PALERMO – La situazione all’interno delle carceri rischia di esplodere. Ed è necessario intervenire prima che questo accada. Non nasconde la sua preoccupazione Rita Bernardini, presidente del Partito Radicale, in Sicilia per partecipare a una giornata di studio che si terrà domani all’Università Kore di Enna dal titolo “Diritto è Giustizia”, che parla di “bomba ad orologeria”. La rivolta al carcere di Sanremo di alcuni giorni fa potrebbe essere solo la punta dell’iceberg.
Rita Bernardini, che da sette giorni è in sciopero della fame, chiede un incontro al Ministro della Giustizia Alfonso Bonafede. “Partiamo da un dato di fatto – afferma Rita Bernardini – la popolazione carceraria è notevolmente aumentata, siamo alla soglia dei 60 mila detenuti. Le condizioni di vita dei detenuti sono fuori da ogni parametro di legalità”. La Presidente dei Radicali non punta il dito contro questo Governo, ma traccia una fotografia nitida di quanto sta accadendo all’interno degli Istituti penitenziari. “Il rischio è che si ritorni a quando le rivolte erano all’ordine del giorno”, spiega Rita Bernardini. “In questi anni, ricordando specialmente l’impegno di Marco Pannella, noi abbiamo coinvolto decine e decine di migliaia di detenuti che invece di fare le rivolte hanno fatto lo sciopero sposando il metodo non violento. Però la situazione rischia di incattivirsi”.
L’esponente dei Radicali snocciola dati allarmanti: “Dall’inizio dell’anno si sono verificati 50 casi di suicidio”. E avverte: “Stiamo arrivando per quanto riguarda la detenzione inumana e degradante ai livelli della sentenza Torreggiani del 2013, quella che condannò l’Italia per violazione dell’articolo 3 della convenzione dei Diritti Umani”. In attesa di un incontro con il ministro Rita Bernardini sente proposte che non paiono poter risolvere la situazione di emergenza. “Le parole che ho sentito – dice – sono più carcere più carceri. Più carcere significa meno misure alternative alla detenzione. E – ricorda l’esponente dei Radicali – tutti gli studi fatti sul tema hanno dimostrato che sono le pene alternative a quella detentiva quelle più efficaci per combattere la recidiva. Dal carcere – aggiunge – si esce peggiori di come si è entrati”.
Sulla realizzazione di nuove carceri Rita Bernardini invece afferma: “Noi abbiamo istituti penitenziari che hanno addirittura meno detenuti di quelli che dovrebbero contenere, mentre metà sono sovraffollati. Costruire nuove carceri che cosa vuol dire? – si interroga – Intanto vuol dire che ci vogliono i soldi e di questo non si è parlato e poi ci vogliono almeno dai 10 ai 15 anni per costruirli.

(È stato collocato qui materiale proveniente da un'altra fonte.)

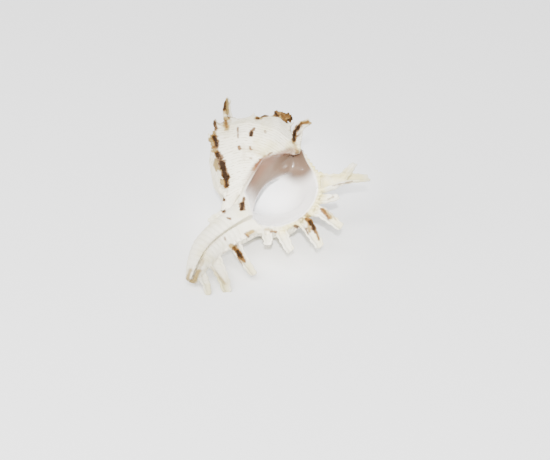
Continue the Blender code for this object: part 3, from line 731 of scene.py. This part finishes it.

# Streaks where they show in the photograph: the pixels of both ends, how far the mark reaches to the side in
# pixels, and how strong it is
APEX_PIXEL = (283.0, 113.0)
PIXELS_PER_MM = 2.48
VIEW_RIGHT = (0.886, -0.298, 0.355)
VIEW_UP = (-0.464, -0.570, 0.679)
VIEW_BACK = (0.0, -0.766, -0.643)
VIEW_START = 200.0           # mm in front of the shell
STREAK_SOFTNESS = 1.25        # a streak is at full strength up to this less 1, against its reach
STREAK_DEPTHS = (2.5, 5.0)    # how far in front of or behind its place a streak still reaches, in mm
STREAK_FACING = (0.0, 0.35)   # how far a surface may face away from the viewer
STREAK_UNEVEN = 0.55
STREAK_LUMP = 1.5
STREAK_GRAIN = 0.6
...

E nel frattempo che facciamo? – si chiede Rita Bernardini – Tolleriamo che uno Stato violi la sua stessa legalità?”.
Nel programma della giornata di studi che si svolgerà domani nell’aula Napoleone Colajanni dell’ateneo ennese si terrà una tavola rotonda dal tema “Fine pena mai! Istituzionalizzazione nei luoghi di reclusione totale”. Tra i relatori il segretario dell’associazione Nessuno tocchi Caino, Sergio D’Elia che intanto vuole smentire un luogo comune: “Non è vero che in Italia non esiste il fine pena mai. Su 1600 ergastolani – spiega – 1200 scontano quello che tecnicamente si chiama ergastolo ostativo”. In parole povere carcere fino alla morte. “L’ergastolo ostativo – chiarisce D’Elia – in Italia può essere solo superato solo se il condannato all’ergastolo diventa collaboratore di giustizia. Quindi quel mai, quella parola direi ultimativa, può essere cancellata – aggiunge – soltanto nei casi in cui un condannato magari dopo 30 anni di carcere decide di collaborare con la giustizia”.
Per D’Elia questa regola rappresenta “una violazione palese del principio costituzionale sulla possibilità rieducativa della pena”. Su questo punto il segretario dell’Associazione Nessuno tocchi Caino evidenzia il ruolo dello Stato, di uno Stato che ama definirsi civile. “Il pericolo e il rischio di pene come la pena di morte o del fine pena mai, come l’ergastolo ostativo, e che lo Stato comportandosi in tal modo si rispecchia nel comportamento violento di colui che ha commesso il reato”. “Non ci si può abbassare al livello di un assassino”, chiosa D’Elia.